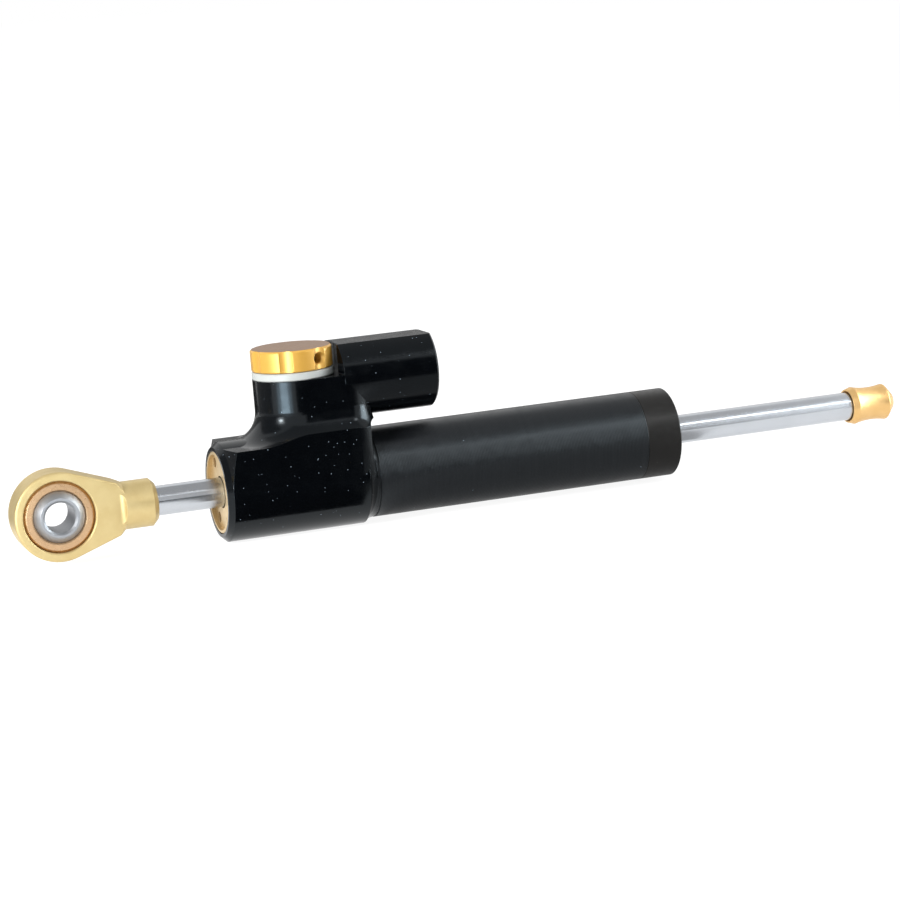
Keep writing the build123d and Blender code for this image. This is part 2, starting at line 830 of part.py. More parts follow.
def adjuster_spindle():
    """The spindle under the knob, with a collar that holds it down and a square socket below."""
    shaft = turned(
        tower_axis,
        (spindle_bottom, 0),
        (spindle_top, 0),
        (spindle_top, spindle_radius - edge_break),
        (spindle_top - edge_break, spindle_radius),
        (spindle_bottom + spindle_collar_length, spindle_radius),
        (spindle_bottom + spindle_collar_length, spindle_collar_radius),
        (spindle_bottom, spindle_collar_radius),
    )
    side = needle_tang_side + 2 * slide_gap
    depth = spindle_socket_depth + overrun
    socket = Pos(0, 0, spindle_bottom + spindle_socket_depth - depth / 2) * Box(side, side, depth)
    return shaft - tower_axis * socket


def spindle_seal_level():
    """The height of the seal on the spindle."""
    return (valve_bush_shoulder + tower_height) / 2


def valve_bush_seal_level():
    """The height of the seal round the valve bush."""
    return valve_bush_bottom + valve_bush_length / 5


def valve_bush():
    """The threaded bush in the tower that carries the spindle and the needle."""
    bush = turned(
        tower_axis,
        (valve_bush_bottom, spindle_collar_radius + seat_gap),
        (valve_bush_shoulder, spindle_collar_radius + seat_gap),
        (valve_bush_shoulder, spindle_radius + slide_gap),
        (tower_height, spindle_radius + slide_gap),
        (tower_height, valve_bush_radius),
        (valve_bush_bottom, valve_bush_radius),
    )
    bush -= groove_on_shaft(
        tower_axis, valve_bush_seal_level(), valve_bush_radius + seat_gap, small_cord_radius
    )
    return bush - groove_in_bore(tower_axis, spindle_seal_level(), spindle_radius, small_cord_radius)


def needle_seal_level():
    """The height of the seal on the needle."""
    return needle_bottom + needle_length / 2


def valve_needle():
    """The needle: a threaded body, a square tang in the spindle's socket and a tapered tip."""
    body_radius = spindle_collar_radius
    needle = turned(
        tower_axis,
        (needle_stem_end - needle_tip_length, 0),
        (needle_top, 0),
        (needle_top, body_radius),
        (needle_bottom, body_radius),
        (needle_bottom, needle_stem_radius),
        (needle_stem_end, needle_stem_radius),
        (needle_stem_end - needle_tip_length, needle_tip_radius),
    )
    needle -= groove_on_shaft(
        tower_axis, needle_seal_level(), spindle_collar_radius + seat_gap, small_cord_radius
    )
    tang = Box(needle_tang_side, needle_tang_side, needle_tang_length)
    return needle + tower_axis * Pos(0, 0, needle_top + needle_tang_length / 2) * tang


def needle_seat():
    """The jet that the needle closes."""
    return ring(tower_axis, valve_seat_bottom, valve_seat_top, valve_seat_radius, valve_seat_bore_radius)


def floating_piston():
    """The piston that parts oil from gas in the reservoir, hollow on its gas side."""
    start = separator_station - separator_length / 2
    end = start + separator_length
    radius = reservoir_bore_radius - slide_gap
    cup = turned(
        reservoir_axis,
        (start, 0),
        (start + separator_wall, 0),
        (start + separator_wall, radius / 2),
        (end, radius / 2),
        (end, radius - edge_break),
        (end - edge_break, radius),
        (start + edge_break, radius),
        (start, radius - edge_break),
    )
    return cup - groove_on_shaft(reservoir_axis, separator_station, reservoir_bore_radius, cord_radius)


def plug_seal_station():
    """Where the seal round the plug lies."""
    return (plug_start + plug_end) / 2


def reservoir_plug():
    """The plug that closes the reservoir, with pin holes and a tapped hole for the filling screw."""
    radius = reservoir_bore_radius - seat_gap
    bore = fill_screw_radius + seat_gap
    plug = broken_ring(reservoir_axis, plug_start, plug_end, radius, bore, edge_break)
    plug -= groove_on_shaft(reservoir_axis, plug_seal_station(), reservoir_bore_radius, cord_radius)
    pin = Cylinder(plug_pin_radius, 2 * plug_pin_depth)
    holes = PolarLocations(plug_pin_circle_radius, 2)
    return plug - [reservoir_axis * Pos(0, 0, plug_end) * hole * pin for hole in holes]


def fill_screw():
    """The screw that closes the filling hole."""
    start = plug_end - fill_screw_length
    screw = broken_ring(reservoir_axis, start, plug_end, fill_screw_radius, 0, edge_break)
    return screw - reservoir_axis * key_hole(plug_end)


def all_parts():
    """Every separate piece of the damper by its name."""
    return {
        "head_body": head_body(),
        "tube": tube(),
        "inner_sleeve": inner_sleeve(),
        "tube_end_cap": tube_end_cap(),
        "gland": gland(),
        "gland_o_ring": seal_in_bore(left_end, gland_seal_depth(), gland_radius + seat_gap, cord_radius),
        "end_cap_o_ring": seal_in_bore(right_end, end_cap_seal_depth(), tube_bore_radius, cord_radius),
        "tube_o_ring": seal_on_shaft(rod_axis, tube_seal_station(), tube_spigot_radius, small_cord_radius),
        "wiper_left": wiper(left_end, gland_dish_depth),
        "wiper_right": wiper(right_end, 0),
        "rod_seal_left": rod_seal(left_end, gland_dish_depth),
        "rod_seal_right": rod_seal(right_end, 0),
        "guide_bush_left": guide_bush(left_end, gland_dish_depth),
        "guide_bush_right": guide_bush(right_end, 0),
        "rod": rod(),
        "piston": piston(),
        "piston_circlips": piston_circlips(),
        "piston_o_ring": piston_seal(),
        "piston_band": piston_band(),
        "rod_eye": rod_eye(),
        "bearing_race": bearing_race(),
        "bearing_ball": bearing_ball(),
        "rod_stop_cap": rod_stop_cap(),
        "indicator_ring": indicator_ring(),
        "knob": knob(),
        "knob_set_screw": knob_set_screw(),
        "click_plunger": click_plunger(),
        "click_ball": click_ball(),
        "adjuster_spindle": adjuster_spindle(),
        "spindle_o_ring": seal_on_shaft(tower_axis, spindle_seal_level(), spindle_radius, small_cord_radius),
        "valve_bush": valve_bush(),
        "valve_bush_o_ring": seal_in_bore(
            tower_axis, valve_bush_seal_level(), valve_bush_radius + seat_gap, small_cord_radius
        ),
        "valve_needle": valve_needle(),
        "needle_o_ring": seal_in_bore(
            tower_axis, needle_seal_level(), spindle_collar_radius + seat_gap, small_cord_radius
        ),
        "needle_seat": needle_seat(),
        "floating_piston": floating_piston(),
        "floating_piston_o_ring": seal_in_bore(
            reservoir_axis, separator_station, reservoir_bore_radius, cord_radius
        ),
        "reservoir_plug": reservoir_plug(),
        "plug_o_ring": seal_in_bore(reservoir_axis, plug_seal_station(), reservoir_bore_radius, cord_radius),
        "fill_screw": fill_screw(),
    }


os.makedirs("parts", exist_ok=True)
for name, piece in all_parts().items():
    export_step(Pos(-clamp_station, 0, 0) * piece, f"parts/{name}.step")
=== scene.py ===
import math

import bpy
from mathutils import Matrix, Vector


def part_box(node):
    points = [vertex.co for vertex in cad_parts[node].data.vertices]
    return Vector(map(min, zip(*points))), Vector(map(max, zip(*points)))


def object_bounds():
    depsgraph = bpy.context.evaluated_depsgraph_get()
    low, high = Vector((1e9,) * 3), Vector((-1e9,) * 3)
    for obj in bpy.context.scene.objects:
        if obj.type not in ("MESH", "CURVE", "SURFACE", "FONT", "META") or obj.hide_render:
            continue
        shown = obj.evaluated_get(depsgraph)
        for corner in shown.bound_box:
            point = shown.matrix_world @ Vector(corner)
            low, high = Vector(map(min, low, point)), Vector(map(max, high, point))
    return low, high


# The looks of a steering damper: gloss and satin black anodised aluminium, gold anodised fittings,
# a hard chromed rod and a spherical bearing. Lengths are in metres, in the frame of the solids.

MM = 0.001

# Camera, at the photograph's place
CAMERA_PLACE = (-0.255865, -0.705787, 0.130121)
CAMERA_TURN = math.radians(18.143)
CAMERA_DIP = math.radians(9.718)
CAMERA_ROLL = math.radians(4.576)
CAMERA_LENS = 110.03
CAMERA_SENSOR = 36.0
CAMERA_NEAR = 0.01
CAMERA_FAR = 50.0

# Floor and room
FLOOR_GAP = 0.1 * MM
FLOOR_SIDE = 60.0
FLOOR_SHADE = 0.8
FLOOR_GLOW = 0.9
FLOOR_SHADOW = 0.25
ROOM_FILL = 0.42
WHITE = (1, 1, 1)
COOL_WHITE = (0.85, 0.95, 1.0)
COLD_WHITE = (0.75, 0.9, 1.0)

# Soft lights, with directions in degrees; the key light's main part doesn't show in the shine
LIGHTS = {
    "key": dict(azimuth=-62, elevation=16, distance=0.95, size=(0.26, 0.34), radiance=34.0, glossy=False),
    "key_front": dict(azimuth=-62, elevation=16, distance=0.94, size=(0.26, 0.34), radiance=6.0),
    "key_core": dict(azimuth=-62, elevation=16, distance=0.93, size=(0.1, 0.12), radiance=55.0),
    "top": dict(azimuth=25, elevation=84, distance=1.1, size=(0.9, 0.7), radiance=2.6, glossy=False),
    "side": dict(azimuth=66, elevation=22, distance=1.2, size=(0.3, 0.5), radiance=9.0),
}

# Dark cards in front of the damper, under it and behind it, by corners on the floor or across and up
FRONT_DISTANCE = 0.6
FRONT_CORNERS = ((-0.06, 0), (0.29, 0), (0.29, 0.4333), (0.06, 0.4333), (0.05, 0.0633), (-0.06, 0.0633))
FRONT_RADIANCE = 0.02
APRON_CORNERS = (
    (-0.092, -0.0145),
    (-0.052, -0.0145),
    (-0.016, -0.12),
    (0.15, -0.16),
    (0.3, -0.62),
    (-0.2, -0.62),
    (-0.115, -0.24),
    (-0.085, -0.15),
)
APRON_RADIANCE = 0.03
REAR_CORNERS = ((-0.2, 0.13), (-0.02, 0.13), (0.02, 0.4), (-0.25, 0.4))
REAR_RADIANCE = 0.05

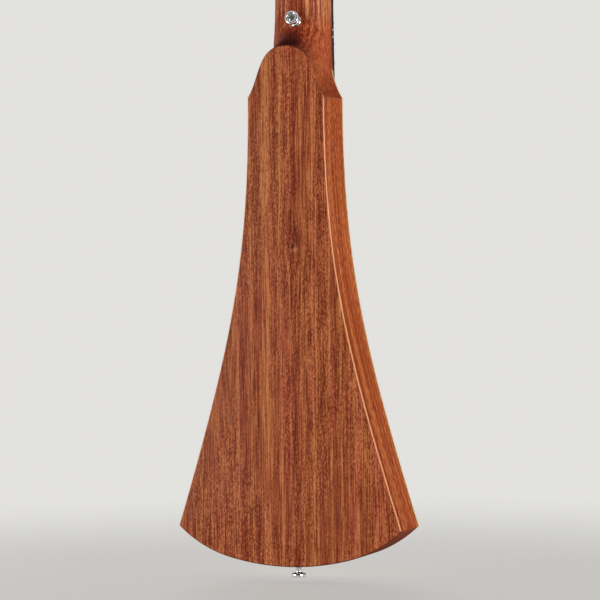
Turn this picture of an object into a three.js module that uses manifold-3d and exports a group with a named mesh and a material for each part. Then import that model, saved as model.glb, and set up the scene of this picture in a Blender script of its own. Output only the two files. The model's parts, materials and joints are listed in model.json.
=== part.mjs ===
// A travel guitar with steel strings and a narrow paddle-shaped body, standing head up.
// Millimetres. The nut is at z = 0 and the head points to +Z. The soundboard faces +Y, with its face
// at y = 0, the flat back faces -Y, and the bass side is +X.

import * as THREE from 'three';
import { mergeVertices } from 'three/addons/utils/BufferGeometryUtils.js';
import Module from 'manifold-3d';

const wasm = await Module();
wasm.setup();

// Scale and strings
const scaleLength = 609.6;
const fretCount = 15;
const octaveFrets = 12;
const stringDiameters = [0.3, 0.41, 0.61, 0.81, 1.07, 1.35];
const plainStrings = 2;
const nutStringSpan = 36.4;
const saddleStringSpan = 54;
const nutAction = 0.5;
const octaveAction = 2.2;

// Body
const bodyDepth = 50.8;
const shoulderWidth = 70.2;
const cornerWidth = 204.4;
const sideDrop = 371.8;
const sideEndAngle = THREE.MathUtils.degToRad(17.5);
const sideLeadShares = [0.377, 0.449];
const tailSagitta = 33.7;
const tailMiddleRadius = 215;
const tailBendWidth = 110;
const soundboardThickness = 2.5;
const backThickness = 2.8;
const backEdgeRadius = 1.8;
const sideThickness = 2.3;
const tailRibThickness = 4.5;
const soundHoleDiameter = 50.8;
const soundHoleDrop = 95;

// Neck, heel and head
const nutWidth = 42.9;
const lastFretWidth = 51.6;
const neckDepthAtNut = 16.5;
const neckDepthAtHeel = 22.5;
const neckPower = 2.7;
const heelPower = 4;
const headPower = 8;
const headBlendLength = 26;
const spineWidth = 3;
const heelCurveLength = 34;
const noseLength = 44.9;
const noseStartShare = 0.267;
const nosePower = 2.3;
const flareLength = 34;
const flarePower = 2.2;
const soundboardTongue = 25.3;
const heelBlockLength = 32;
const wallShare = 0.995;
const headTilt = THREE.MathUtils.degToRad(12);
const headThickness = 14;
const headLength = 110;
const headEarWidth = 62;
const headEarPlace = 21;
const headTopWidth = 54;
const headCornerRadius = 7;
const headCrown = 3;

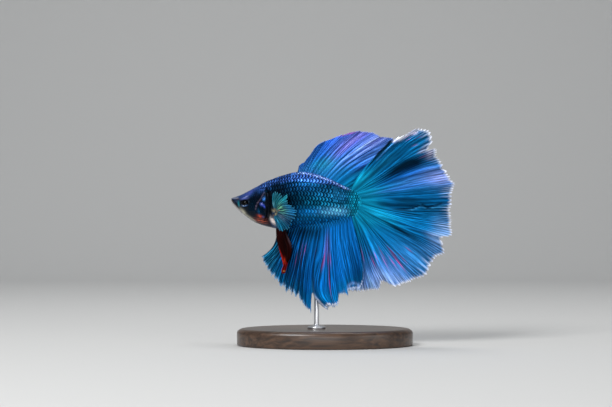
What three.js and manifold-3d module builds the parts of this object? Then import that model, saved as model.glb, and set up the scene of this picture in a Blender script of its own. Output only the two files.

→ Exercise instructions
Everything from the line containing "for name, piece" down to the line containing "CAMERA_FAR = 50.0" should be retyped exactly, both lines included, and nothing more.

→ Correct output
for name, piece in all_parts().items():
    export_step(Pos(-clamp_station, 0, 0) * piece, f"parts/{name}.step")
=== scene.py ===
import math

import bpy
from mathutils import Matrix, Vector


def part_box(node):
    points = [vertex.co for vertex in cad_parts[node].data.vertices]
    return Vector(map(min, zip(*points))), Vector(map(max, zip(*points)))


def object_bounds():
    depsgraph = bpy.context.evaluated_depsgraph_get()
    low, high = Vector((1e9,) * 3), Vector((-1e9,) * 3)
    for obj in bpy.context.scene.objects:
        if obj.type not in ("MESH", "CURVE", "SURFACE", "FONT", "META") or obj.hide_render:
            continue
        shown = obj.evaluated_get(depsgraph)
        for corner in shown.bound_box:
            point = shown.matrix_world @ Vector(corner)
            low, high = Vector(map(min, low, point)), Vector(map(max, high, point))
    return low, high


# The looks of a steering damper: gloss and satin black anodised aluminium, gold anodised fittings,
# a hard chromed rod and a spherical bearing. Lengths are in metres, in the frame of the solids.

MM = 0.001

# Camera, at the photograph's place
CAMERA_PLACE = (-0.255865, -0.705787, 0.130121)
CAMERA_TURN = math.radians(18.143)
CAMERA_DIP = math.radians(9.718)
CAMERA_ROLL = math.radians(4.576)
CAMERA_LENS = 110.03
CAMERA_SENSOR = 36.0
CAMERA_NEAR = 0.01
CAMERA_FAR = 50.0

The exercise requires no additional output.